> **What to produce**
Extract, unchanged, every line from the top of the material below through the line with "neck_h = 0.06; // [0.04:0.01:0.08]", and no more.

========================================================================

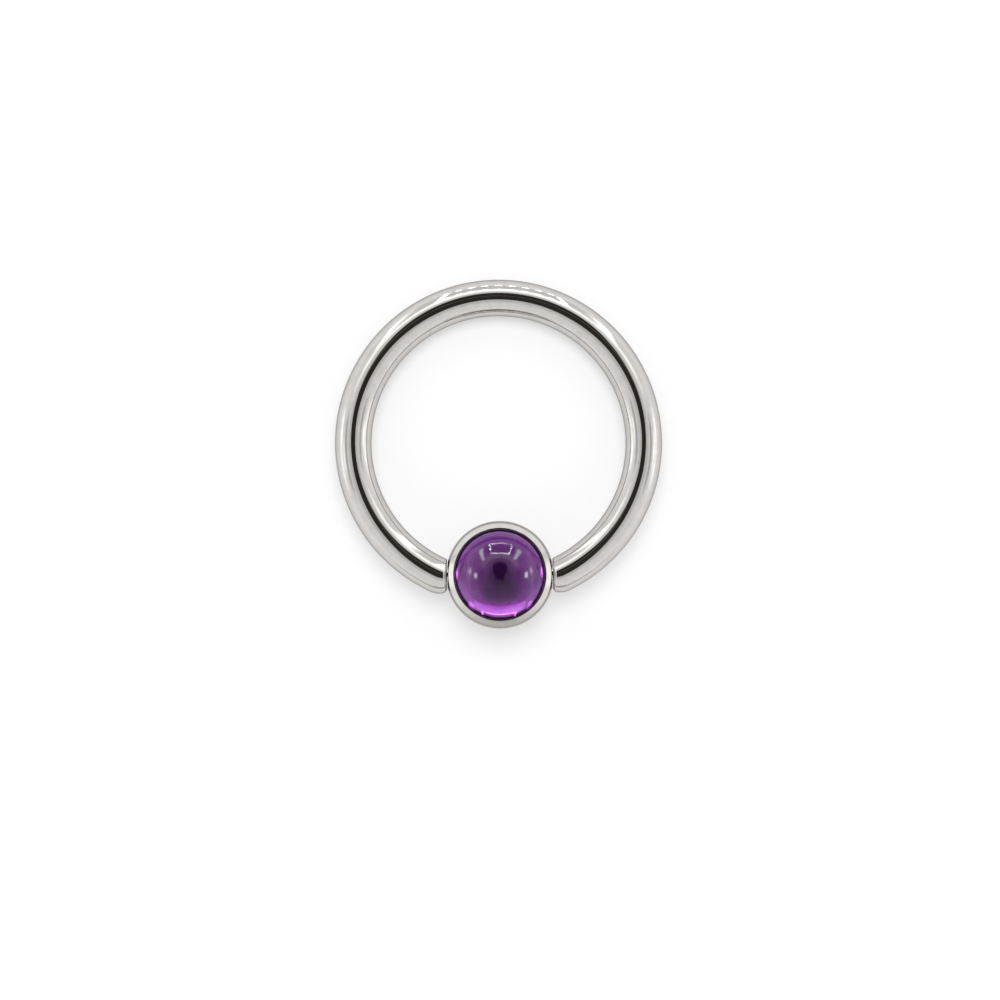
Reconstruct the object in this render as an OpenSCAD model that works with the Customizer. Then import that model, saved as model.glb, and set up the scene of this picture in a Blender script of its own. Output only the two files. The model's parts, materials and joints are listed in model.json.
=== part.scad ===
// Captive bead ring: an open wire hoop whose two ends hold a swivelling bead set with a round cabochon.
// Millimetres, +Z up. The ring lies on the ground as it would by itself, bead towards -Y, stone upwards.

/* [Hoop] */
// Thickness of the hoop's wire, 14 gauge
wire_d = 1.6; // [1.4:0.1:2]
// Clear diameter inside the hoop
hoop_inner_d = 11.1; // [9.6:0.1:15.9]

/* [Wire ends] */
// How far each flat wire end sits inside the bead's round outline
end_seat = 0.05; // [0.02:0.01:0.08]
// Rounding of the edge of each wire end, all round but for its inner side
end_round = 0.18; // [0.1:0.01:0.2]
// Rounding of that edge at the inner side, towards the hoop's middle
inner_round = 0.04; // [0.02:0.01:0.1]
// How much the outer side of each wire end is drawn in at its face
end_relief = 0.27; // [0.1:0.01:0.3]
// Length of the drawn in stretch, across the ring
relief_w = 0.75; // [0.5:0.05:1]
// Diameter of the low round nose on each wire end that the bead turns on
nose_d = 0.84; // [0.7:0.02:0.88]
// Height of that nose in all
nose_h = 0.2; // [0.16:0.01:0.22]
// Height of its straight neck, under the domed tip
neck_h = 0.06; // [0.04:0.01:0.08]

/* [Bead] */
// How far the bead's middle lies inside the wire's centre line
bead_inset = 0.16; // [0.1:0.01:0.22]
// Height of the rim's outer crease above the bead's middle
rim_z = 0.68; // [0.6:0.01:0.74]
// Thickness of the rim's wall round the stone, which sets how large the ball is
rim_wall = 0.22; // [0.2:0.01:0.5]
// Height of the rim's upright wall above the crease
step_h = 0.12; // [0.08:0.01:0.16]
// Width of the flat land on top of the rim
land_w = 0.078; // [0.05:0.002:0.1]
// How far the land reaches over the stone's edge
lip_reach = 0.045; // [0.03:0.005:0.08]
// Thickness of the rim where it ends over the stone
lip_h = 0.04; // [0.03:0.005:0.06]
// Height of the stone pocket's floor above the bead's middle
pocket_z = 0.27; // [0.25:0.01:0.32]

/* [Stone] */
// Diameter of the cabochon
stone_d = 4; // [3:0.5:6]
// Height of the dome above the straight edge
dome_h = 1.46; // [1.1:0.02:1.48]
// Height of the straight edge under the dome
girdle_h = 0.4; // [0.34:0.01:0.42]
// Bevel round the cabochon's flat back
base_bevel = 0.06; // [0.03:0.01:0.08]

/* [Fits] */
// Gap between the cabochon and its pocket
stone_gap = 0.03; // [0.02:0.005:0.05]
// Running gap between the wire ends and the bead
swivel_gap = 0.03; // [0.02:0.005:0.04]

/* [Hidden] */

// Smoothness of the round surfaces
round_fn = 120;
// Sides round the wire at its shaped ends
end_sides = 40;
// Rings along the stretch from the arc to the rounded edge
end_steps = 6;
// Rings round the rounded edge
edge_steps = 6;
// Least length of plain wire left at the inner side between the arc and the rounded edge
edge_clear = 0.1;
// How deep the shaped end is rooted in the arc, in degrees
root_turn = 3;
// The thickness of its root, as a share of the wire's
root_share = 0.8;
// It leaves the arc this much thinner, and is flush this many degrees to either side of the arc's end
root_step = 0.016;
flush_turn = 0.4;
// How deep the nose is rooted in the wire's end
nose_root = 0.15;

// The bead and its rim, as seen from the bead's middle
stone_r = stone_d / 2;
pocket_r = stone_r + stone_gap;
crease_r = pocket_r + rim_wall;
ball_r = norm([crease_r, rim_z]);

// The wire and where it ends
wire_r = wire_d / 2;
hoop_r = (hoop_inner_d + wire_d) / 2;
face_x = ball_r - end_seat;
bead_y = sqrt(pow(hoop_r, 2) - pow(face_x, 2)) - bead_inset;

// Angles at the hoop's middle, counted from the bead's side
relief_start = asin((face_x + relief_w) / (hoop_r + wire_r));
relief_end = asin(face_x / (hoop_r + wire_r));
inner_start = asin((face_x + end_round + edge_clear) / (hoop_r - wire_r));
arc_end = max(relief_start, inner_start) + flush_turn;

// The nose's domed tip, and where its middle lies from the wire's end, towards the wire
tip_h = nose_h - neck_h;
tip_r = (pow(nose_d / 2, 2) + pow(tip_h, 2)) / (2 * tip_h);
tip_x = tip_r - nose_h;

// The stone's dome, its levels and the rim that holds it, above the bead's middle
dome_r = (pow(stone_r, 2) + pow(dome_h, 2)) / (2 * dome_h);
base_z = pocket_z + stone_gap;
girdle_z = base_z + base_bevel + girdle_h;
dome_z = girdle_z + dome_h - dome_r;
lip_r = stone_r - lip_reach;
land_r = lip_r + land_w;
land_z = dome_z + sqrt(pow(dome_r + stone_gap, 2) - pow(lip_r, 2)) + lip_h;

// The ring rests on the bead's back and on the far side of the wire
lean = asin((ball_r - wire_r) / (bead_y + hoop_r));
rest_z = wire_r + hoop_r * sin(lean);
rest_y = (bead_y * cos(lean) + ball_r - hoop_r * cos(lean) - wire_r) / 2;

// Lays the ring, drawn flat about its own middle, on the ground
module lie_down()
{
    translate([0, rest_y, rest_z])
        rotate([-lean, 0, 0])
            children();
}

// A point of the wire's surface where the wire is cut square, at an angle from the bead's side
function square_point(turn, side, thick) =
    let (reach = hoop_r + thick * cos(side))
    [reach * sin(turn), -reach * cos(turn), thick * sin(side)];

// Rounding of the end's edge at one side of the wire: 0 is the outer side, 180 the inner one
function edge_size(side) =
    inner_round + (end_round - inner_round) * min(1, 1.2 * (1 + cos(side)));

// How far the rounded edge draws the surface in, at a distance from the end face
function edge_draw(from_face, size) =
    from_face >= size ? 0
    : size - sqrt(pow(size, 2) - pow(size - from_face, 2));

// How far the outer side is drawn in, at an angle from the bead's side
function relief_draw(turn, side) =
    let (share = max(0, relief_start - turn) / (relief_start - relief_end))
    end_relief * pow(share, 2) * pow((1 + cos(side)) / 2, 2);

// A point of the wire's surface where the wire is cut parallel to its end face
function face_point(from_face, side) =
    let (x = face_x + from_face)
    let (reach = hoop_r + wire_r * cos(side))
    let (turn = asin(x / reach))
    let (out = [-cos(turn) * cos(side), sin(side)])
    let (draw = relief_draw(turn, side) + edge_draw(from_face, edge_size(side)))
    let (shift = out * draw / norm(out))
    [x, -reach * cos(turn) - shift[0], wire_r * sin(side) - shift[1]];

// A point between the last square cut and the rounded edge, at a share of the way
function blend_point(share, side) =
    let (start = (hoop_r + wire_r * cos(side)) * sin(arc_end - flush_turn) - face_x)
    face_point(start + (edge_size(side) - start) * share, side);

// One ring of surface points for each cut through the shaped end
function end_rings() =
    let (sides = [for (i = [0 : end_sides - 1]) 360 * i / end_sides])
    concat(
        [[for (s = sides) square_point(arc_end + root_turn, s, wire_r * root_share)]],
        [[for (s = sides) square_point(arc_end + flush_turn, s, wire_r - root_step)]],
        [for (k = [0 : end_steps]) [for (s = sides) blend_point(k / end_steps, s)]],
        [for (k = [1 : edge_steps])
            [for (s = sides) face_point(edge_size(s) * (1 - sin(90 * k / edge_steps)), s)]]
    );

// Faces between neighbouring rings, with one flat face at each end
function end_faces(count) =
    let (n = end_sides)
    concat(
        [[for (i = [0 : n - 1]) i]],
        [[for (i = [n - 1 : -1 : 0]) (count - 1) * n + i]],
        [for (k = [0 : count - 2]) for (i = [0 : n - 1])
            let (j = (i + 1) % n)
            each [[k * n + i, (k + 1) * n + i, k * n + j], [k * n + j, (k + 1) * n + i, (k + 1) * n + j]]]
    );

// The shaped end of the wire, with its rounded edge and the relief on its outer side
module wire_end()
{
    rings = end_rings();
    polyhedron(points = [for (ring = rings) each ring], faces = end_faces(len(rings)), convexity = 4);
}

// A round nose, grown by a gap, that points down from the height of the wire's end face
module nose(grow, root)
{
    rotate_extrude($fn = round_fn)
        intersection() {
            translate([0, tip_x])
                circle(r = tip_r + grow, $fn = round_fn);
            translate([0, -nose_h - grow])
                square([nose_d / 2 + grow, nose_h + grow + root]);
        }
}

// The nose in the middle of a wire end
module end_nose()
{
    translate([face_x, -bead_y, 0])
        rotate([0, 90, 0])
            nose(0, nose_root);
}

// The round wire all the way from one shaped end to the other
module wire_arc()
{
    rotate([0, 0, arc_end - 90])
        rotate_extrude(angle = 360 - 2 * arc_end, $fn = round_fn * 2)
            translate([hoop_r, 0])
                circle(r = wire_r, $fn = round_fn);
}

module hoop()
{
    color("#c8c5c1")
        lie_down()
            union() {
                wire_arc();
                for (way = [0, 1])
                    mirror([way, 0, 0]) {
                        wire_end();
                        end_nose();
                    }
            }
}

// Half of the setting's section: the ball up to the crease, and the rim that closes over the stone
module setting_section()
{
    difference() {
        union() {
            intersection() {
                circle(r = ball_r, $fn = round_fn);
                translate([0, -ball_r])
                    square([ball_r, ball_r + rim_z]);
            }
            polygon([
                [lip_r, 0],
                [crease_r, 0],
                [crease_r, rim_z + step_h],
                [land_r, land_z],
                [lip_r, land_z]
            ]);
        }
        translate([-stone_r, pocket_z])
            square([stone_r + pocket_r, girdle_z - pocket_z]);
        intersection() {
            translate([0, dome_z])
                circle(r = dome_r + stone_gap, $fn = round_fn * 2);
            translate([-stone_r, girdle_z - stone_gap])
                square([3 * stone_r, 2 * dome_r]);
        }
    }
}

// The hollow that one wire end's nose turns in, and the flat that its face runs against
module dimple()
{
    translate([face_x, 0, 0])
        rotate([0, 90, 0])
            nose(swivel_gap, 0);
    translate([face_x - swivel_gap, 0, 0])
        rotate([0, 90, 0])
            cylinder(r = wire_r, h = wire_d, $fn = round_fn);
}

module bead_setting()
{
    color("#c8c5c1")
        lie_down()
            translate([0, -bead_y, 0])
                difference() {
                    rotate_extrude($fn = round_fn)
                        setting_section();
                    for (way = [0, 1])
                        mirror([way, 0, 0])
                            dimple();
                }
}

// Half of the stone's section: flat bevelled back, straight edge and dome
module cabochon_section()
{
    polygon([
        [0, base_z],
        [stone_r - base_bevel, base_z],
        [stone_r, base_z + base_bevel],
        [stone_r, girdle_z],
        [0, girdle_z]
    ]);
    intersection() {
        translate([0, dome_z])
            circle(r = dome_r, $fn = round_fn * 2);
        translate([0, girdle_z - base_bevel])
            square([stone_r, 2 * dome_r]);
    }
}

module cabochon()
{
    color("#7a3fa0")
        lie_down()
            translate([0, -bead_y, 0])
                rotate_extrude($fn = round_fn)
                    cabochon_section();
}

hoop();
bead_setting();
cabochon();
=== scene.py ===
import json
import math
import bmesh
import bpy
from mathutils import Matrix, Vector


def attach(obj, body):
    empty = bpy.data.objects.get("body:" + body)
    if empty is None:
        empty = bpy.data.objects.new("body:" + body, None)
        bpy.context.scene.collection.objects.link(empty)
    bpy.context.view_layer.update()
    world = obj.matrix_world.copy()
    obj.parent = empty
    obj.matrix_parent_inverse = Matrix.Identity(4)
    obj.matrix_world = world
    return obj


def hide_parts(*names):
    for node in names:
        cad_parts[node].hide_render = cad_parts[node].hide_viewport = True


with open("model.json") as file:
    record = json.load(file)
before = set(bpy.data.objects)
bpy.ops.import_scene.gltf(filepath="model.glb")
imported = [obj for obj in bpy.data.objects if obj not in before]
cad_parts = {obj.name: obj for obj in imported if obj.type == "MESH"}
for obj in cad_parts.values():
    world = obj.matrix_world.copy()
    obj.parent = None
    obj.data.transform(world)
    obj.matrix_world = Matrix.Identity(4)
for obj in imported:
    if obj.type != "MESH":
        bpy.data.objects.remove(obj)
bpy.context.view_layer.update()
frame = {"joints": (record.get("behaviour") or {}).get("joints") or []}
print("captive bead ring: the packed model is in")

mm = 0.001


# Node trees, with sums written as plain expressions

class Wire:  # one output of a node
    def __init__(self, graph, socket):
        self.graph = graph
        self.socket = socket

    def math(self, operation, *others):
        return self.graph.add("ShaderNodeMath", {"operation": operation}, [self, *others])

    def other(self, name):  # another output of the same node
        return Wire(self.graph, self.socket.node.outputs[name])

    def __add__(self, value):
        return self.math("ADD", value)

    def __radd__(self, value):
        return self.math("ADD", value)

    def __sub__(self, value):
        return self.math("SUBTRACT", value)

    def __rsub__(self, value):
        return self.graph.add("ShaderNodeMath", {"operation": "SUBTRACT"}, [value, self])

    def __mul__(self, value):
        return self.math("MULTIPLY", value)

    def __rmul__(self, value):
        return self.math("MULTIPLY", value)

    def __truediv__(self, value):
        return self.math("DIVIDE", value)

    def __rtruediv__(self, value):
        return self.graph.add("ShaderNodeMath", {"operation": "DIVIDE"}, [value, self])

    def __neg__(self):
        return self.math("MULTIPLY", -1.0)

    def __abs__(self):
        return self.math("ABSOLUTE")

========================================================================

> **Reply to the exercise**
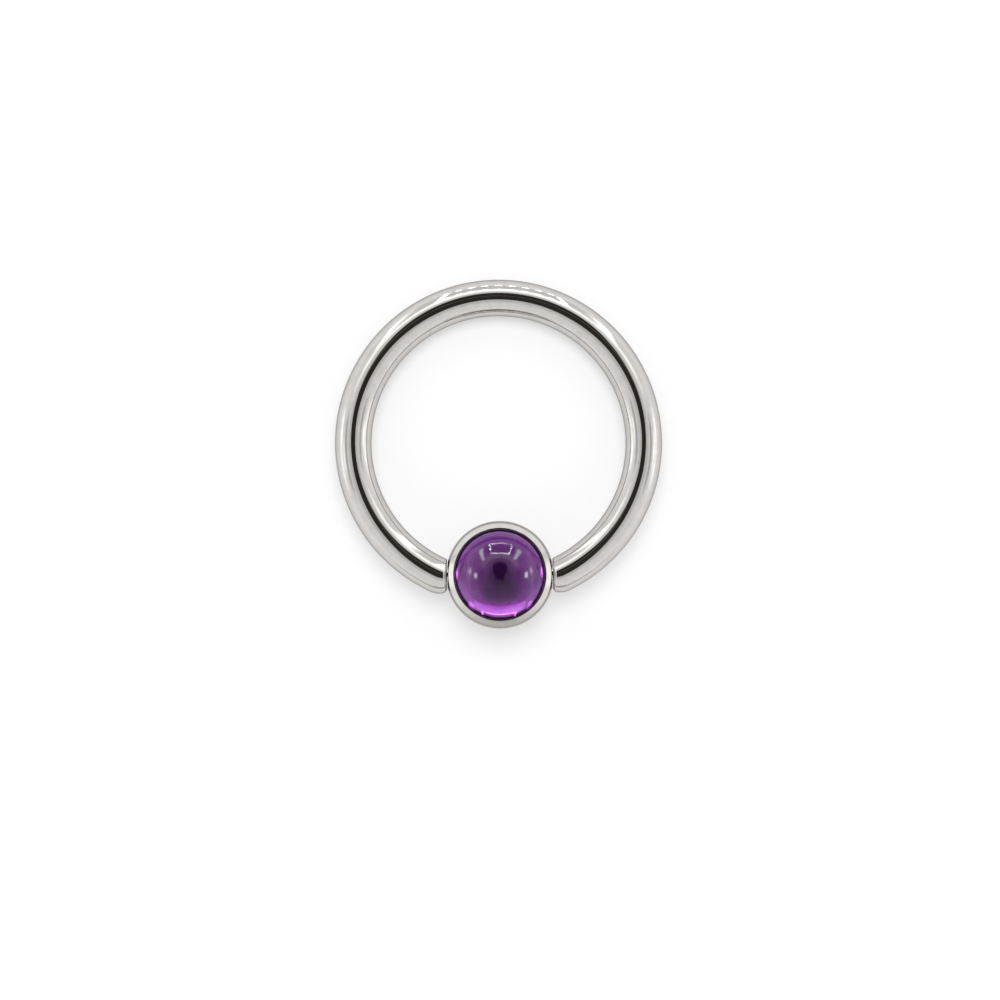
Reconstruct the object in this render as an OpenSCAD model that works with the Customizer. Then import that model, saved as model.glb, and set up the scene of this picture in a Blender script of its own. Output only the two files. The model's parts, materials and joints are listed in model.json.
=== part.scad ===
// Captive bead ring: an open wire hoop whose two ends hold a swivelling bead set with a round cabochon.
// Millimetres, +Z up. The ring lies on the ground as it would by itself, bead towards -Y, stone upwards.

/* [Hoop] */
// Thickness of the hoop's wire, 14 gauge
wire_d = 1.6; // [1.4:0.1:2]
// Clear diameter inside the hoop
hoop_inner_d = 11.1; // [9.6:0.1:15.9]

/* [Wire ends] */
// How far each flat wire end sits inside the bead's round outline
end_seat = 0.05; // [0.02:0.01:0.08]
// Rounding of the edge of each wire end, all round but for its inner side
end_round = 0.18; // [0.1:0.01:0.2]
// Rounding of that edge at the inner side, towards the hoop's middle
inner_round = 0.04; // [0.02:0.01:0.1]
// How much the outer side of each wire end is drawn in at its face
end_relief = 0.27; // [0.1:0.01:0.3]
// Length of the drawn in stretch, across the ring
relief_w = 0.75; // [0.5:0.05:1]
// Diameter of the low round nose on each wire end that the bead turns on
nose_d = 0.84; // [0.7:0.02:0.88]
// Height of that nose in all
nose_h = 0.2; // [0.16:0.01:0.22]
// Height of its straight neck, under the domed tip
neck_h = 0.06; // [0.04:0.01:0.08]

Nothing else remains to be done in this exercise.